Alan Bock, RIP (1943-2011)

Venerable libertarian journalist Alan W. Bock, who served as a columnist and senior editorial writer for the excellent Orange County Register for three decades, passed away yesterday from cancer shortly after beginning hospice care. He was 67. In March, he retired from the paper and filed this final column. Even when told by doctors that time was quickly running out, Bock remained optimistic about the future of liberty and society, closing his final column with:

We knew in the early 1990s that California’s electricity re-regulation wouldn’t work and said so. We have consistently pointed out the dangers to liberty and the country’s fiscal situation of wars and rampant interventionism into other countries. We have been relentless in pointing out that the prohibitionist War on (some) Drugs has had far more negative than positive effects, and in fact has made almost every problem associated with illicit drug use worse rather than better.

I remain convinced that the cause of individual liberty is the most noble and constructive political cause around. Albert J. Nock noted that there are two ways for people to relate: through honest exchange and mutual agreement or by one party imposing its will on the other through force, the threat of force, or fraud. He called these the economic means and the political means.
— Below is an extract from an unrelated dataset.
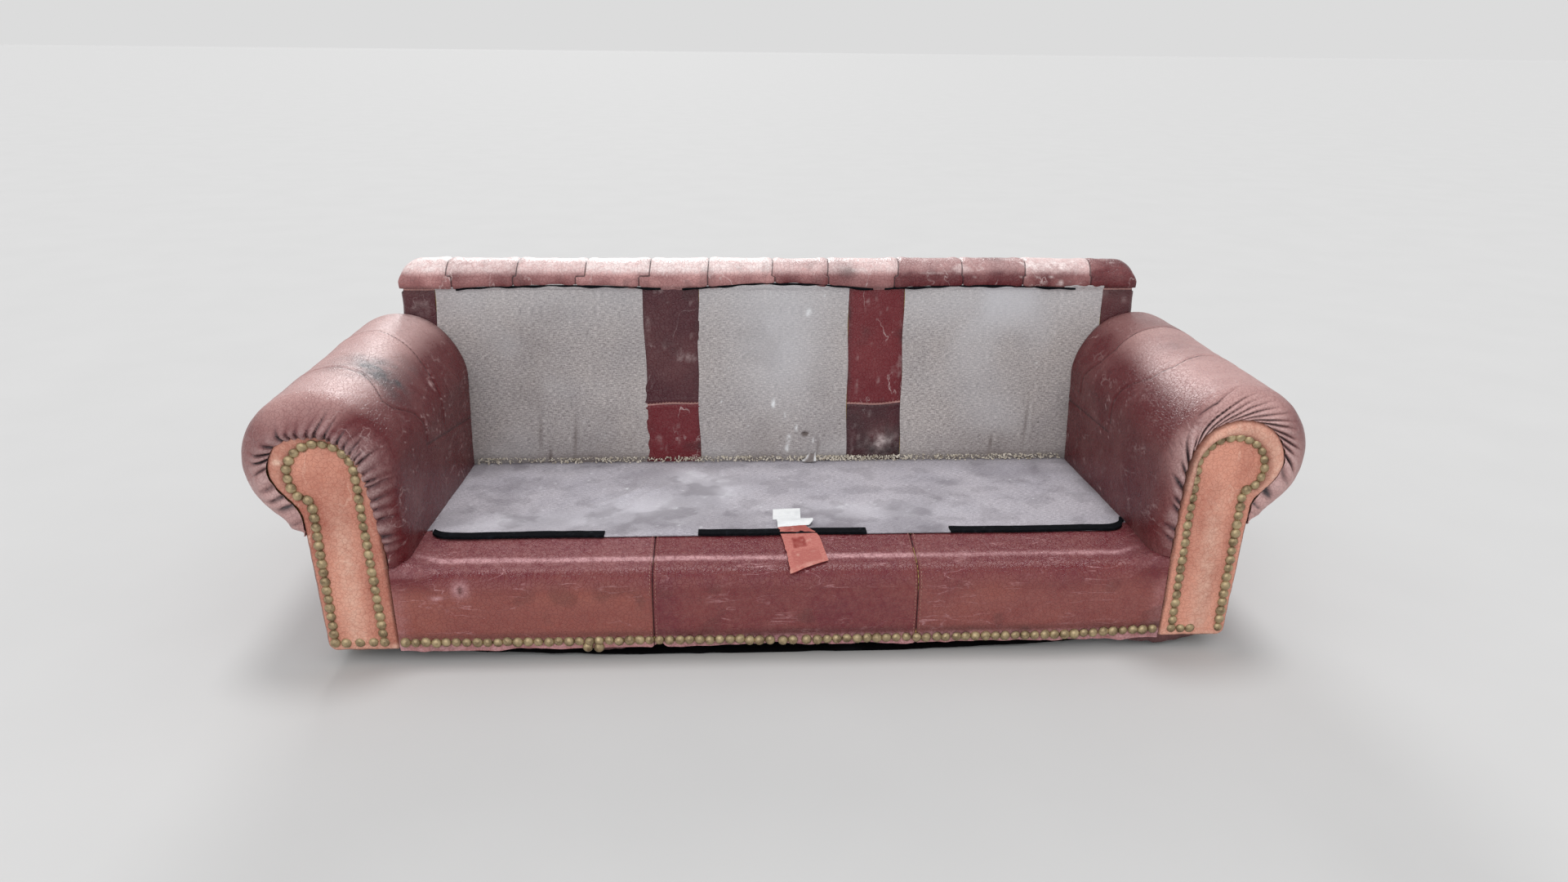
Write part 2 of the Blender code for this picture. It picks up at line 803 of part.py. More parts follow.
box("front_rail", (-side_rail_inner + gap, post_rear_y + gap, rail_bottom),
    (side_rail_inner - gap, post_rear_y + gap + board, rail_height), hardwood)
box("rear_seat_rail", (-side_rail_inner + gap, rear_rail_y, rail_bottom),
    (side_rail_inner - gap, rear_rail_y + board, rail_height), hardwood)
back_rail_rear = outside_y(rail_height) - cover - gap
box("back_rail", (-post_inner + gap, back_rail_rear - board, rail_bottom),
    (post_inner - gap, back_rail_rear, rail_height), hardwood)
box("top_rail", (-post_inner + gap, top_rail_y, canvas_top - 0.060),
    (post_inner - gap, top_rail_y + board, canvas_top), hardwood)

for side_name, side in sides:
    low_x, high_x = sorted((side * side_rail_inner, side * side_rail_x))
    box("side_rail_" + side_name, (low_x, post_rear_y + gap, rail_bottom),
        (high_x, rear_rail_y + board, rail_height + side_rail_rise), hardwood)
    arm_rail_x = back_post_x - arm_rail_inset
    low_x, high_x = sorted((side * (arm_rail_x - arm_rail_width), side * arm_rail_x))
    arm_rail_top = arm_floor - 0.0005
    arm_rail_low = arm_rail_top - arm_rail_depth
    post_reach = rear_rail_y + board + gap
    post_lean = (post_front_top - post_reach) / (top_roll_tail_z - 0.002 - rail_bottom)
    arm_rail_end = post_reach + post_lean * (arm_rail_low - rail_bottom) - gap
    box("arm_rail_" + side_name, (low_x, post_rear_y + gap, arm_rail_low),
        (high_x, arm_rail_end, arm_rail_top), hardwood)
    make_scroll_board("scroll_board_" + side_name, side)
    make_back_post("back_post_" + side_name, side)
    make_upright("back_upright_" + side_name, side * strap_offset)
    make_arm_pad("arm_pad_" + side_name, side)
    make_arm_cover("arm_cover_" + side_name, side)
    make_facing("facing_" + side_name, side)
    make_outside_arm("outside_arm_" + side_name, side)
    make_back_end("back_end_" + side_name, side)
    foot_x = side * foot_offset
    for place, foot_y in (("front", front_y + foot_setback + foot_radius),
                          ("rear", rear_rail_y + board - foot_radius - foot_clearance)):
        make_foot("foot_" + place + "_" + side_name, foot_x, foot_y)

for number in range(spring_count):
    pitch = 2 * (wall_x - spring_margin) / (spring_count - 1)
    make_spring("seat_spring_" + str(number + 1), pitch * (number - (spring_count - 1) / 2))

make_rail_pad("rail_pad")
half_seam = gap / 2
make_rail_cover("rail_cover_left", None, -rail_seam - half_seam)
make_rail_cover("rail_cover_middle", -rail_seam + half_seam, rail_seam - half_seam)
make_rail_cover("rail_cover_right", rail_seam + half_seam, None)

make_deck_pad()
make_deck_canvas()
for place, tape_start, tape_end in tape_spans:
    make_hook_tape("hook_tape_" + place, wall_x * tape_start, wall_x * tape_end)

strap_in = strap_offset - strap_width / 2
strap_out = strap_offset + strap_width / 2
make_back_sheet("back_canvas_left", -canvas_reach, -strap_out - gap, canvas)
make_back_sheet("back_strap_left", -strap_out, -strap_in, red_leather)
make_back_sheet("back_canvas_middle", -strap_in + gap, strap_in - gap, canvas)
make_back_sheet("back_strap_right", strap_in, strap_out, red_leather)
make_back_sheet("back_canvas_right", strap_out + gap, canvas_reach, canvas)
make_back_pad()
make_top_roll_pad()
make_top_roll_cover()
make_outside_back()
make_dust_cover()
make_label_white()
make_label_flap()
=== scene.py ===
import math

import bmesh
import bpy
import numpy as np
from mathutils import Matrix, Vector


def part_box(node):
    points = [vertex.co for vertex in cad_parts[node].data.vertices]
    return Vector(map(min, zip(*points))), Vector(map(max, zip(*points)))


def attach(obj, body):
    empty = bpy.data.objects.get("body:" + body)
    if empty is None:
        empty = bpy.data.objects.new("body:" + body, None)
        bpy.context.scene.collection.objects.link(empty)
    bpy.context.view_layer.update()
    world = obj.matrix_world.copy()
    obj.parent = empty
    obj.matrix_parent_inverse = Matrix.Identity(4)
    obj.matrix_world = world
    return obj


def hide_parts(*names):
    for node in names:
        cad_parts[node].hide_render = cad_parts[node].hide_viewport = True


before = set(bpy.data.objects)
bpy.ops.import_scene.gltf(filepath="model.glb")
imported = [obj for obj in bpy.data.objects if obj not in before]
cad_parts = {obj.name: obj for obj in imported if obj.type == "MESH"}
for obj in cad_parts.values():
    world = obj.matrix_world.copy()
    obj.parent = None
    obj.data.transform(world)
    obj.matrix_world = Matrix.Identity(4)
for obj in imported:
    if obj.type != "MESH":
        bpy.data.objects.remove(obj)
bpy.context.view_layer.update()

print("frame:", len(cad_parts), "CAD nodes")

# The CAD's own sizes, in metres, which the covers below are drawn from.
sofa = {
    "frontY": -0.421, "backY": 0.424, "groundGap": 0.030,
    "rollX": 0.952, "rollZ": 0.444, "rollR": 0.148, "wallX": 0.790, "panelX": 0.960, "backX": 0.948,
    "nose": 0.060, "junctionY": 0.229, "junctionZ": 0.193, "rake": 0.1087, "lean": 0.0217,
    "headX": 0.934, "headZ": 0.437, "headR": 0.100, "neckZ": 0.335,
    "deckFrontZ": 0.2245, "deckFrontY": -0.291, "railR": 0.045, "railTopZ": 0.2045, "railSeam": 0.283,
    "reach": 0.860, "strapAt": 0.266, "strapWidth": 0.145, "canvasTop": 0.660,
    "crestZ": 0.719, "topR": 0.050, "lip": 0.0165, "tail": 0.078,
}


# Small tools.

def linear(code):
    parts = [int(code[i:i + 2], 16) / 255 for i in (1, 3, 5)]
    return [c / 12.92 if c <= 0.04045 else ((c + 0.055) / 1.055) ** 2.4 for c in parts] + [1.0]


def smooth(low, high, value):
    t = np.clip((value - low) / (high - low), 0.0, 1.0)
    return t * t * (3 - 2 * t)


def hill(value, centre, width):
    return np.exp(-((value - centre) / width) ** 2)


def cells(points, seed):
    # one octave of value noise, -1 to 1
    base = np.floor(points)
    part = points - base
    part = part * part * (3 - 2 * part)
    total = np.zeros(points.shape[:-1])
    for corner in range(8):
        offset = np.array([corner & 1, corner >> 1 & 1, corner >> 2 & 1])
        value = np.sin((base + offset) @ np.array([127.1, 311.7, 74.7]) + seed * 19.19) * 43758.5453
        weight = np.prod(np.where(offset == 1, part, 1 - part), axis=-1)
        total += (value - np.floor(value)) * weight
    return total * 2 - 1


def rough(points, size, seed, octaves=3):
    # lumps of about that size in metres
    points = points / size + 57.3
    return sum(cells(points * 2.03 ** k, seed + k * 7) * 0.5 ** k for k in range(octaves))


def blot(points, centre, radius):
    # soft spot of 1 round a place; radius may differ along each axis
    away = (points - np.array(centre)) / np.array(radius)
    return np.exp(-(away ** 2).sum(-1))


def outward(points, inside):
    normal = np.cross(np.gradient(points, axis=1), np.gradient(points, axis=0))
    normal /= np.maximum(np.linalg.norm(normal, axis=-1, keepdims=True), 1e-9)
    side = (normal * (points - np.array(inside))).sum()
    return normal if side > 0 else -normal


def makeSurface(name, points, inside, material, marks=None, hem=0.004, sharp=50):
    # a grid of points to a mesh with its edges turned in, a UV map in metres and its marks as attributes
    normals = outward(points, inside)
    flip = (np.cross(np.gradient(points, axis=1), np.gradient(points, axis=0)) * normals).sum() < 0
    marks = dict(marks or {})
    if hem:
        rim = np.pad(points - normals * hem, ((1, 1), (1, 1), (0, 0)), mode="edge")
        points = np.pad(points, ((1, 1), (1, 1), (0, 0)), mode="edge")
        edge = np.ones(points.shape[:2], bool)
        edge[1:-1, 1:-1] = False
        points[edge] = rim[edge]
        marks = {key: np.pad(value, 1, mode="edge") for key, value in marks.items()}
    rows, columns = points.shape[:2]
    index = np.arange(rows * columns).reshape(rows, columns)
    quads = np.stack([index[:-1, :-1], index[:-1, 1:], index[1:, 1:], index[1:, :-1]], axis=-1).reshape(-1,
        4)
    if flip:
        quads = quads[:, ::-1]
    mesh = bpy.data.meshes.new(name)
    mesh.from_pydata(points.reshape(-1, 3).tolist(), [], quads.tolist())
    across = np.linalg.norm(np.diff(points, axis=1), axis=-1)[rows // 2]
    along = np.linalg.norm(np.diff(points, axis=0), axis=-1)[:, columns // 2]
    u, v = np.meshgrid(np.concatenate([[0], np.cumsum(across)]), np.concatenate([[0], np.cumsum(along)]))
    corner = np.zeros(len(mesh.loops), np.int32)
    mesh.loops.foreach_get("vertex_index", corner)
    layer = mesh.uv_layers.new(name="cut")
    layer.uv.foreach_set("vector",
        np.stack([u, v], axis=-1).reshape(-1, 2)[corner].astype(np.float32).ravel())
    for key in ("fade", "rub", "grime", "seam"):
        value = marks.get(key, np.full((rows, columns), 0.05 if key == "seam" else 0.0))
        mesh.attributes.new(key, "FLOAT", "POINT").data.foreach_set("value",
            value.astype(np.float32).ravel())
    mesh.shade_smooth()
    mesh.set_sharp_from_angle(angle=math.radians(sharp))
    mesh.materials.append(material)
    made = bpy.data.objects.new(name, mesh)
    bpy.context.scene.collection.objects.link(made)
    return made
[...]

There are plenty of things more important than politics: your family and friends and treating them right, the search for spiritual meaning in an often confusing and ambiguous world, art, music, science, simple enjoyment of the good things in life, struggling to make good choices rather than destructive ones, and supporting your children in their intellectual endeavors and at soccer and softball games. All these challenges, however, can be handled better – not necessarily easily, but better – in an atmosphere of personal liberty and freedom to make one’s own choices than in a repressive regime that makes choices for you and forces them on you.

Thomas Jefferson put it strikingly when he said that the majority of mankind was not born with saddles and bridles so as to be ridden by their natural masters. He also said that the natural order of things is for government to advance and liberty to recede.

There are reasons to wonder about his pessimism, however, with the recent turmoil in the Middle East providing the latest example. Most revolutions (ours was a rare exception) replace on old regime with one just as bad or worse. But the restiveness of the ruled, the death of communism, and other events show that the desire for liberty is also a constant – that most people sense that they can make decisions about their own lives better than a bureaucrat in a faraway capital and that it is their natural right to do so.

Liberty is forever under siege and forever on the advance. I remain optimistic about the long haul.

Thanks for bearing with me all these years.

A former Washington correspondent for Reason magazine in the ’70s, and author of the classic Ambush at Ruby Ridge and 2000’s Waiting to Inhale: The Politics of Medical Marijuana, Bock’s incisive analysis and top-notch writing on nearly every topic imaginable was well known among both libertarians and not-so-libertarians alike — and he will be greatly missed. Our thoughts and prayers go out to his family and friends.

Former CEI Warren T. Brookes Journalism Fellow Jim Bovard writes about Bock’s legacy at Antiwar.com, where Bock had also been a regular columnist.